Can anyone identify a problem or give me some hints to get some more information about what is going wrong? Any help is appreciated.
Okay, what you're doing is that when you call receive_with_timeout, you're setting up the two asynchronous requests (one for the recv, one for the timeout). When the first one completes, you cancel the other.
However, you never invoke ioservice::run_one() again to allow it's callback to complete. When you cancel an operation in boost::asio, it invokes the handler, usually with an error code indicating that the operation has been aborted or canceled. In this case, I believe you have a handler dangling once you destroy the deadline service, since it has a pointer onto the stack for it to store the result.
The solution is to call run_one() again to process the canceled callback result prior to exiting the function. You should also check the error code being passed to your timeout handler, and only treat it as a timeout if there was no error.

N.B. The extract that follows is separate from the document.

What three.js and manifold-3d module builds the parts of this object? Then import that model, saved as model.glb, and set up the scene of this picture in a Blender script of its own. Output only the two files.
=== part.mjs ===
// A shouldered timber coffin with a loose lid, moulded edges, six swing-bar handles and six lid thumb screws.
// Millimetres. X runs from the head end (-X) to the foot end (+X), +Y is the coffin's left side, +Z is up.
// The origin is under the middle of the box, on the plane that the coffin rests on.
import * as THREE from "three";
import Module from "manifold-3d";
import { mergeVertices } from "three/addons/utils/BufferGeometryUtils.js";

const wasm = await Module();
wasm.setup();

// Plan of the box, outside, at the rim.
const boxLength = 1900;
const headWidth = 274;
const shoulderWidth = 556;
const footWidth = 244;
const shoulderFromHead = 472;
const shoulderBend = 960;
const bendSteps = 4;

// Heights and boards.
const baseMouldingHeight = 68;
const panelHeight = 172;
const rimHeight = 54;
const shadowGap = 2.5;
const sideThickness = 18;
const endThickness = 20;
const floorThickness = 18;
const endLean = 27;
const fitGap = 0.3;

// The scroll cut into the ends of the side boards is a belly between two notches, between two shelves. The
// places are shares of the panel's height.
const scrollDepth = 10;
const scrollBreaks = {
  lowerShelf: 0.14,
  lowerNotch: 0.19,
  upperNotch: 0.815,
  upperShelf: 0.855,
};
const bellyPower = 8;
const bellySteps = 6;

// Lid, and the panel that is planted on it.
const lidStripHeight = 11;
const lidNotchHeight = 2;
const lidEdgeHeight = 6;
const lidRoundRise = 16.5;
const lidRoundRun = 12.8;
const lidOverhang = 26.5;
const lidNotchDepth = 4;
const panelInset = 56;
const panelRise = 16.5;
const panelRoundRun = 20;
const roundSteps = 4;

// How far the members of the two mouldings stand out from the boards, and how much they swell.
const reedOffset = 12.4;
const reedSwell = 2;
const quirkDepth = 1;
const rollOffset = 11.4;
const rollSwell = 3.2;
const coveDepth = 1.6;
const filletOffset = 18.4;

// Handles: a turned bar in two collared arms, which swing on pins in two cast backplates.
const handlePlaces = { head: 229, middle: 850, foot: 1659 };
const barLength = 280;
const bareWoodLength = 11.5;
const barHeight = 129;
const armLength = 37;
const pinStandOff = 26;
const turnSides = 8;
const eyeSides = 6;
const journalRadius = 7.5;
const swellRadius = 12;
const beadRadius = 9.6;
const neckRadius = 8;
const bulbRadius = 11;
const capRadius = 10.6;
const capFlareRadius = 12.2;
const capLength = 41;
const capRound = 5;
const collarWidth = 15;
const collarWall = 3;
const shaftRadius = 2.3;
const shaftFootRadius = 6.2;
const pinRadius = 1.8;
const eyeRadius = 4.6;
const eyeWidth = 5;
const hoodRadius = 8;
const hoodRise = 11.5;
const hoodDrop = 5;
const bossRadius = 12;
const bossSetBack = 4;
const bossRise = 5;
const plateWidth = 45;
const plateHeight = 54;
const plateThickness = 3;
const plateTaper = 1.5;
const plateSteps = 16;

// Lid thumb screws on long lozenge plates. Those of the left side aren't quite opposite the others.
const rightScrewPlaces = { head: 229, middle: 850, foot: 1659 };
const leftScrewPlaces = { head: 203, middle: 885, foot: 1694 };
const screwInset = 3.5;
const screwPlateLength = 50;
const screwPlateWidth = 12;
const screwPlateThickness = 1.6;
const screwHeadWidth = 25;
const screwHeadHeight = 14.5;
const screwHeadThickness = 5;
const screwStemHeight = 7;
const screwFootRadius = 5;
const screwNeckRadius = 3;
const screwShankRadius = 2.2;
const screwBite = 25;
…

Also, in the case where you do have a timeout, you need to execute run_one so that the async_recv_from handler can execute, and report that it was canceled.
After a clean installation with Xubuntu 12.04 instead of an old install with Ubuntu 10.04, everything now works as expected. Maybe it is because the new install runs a newer kernel, probably with improved networking? Anyway, a re-install with a newer version of the distribution solved my problem.
If anyone else gets unexpected network behavior with an older kernel, I would advice to try it on a system with a newer kernel installed.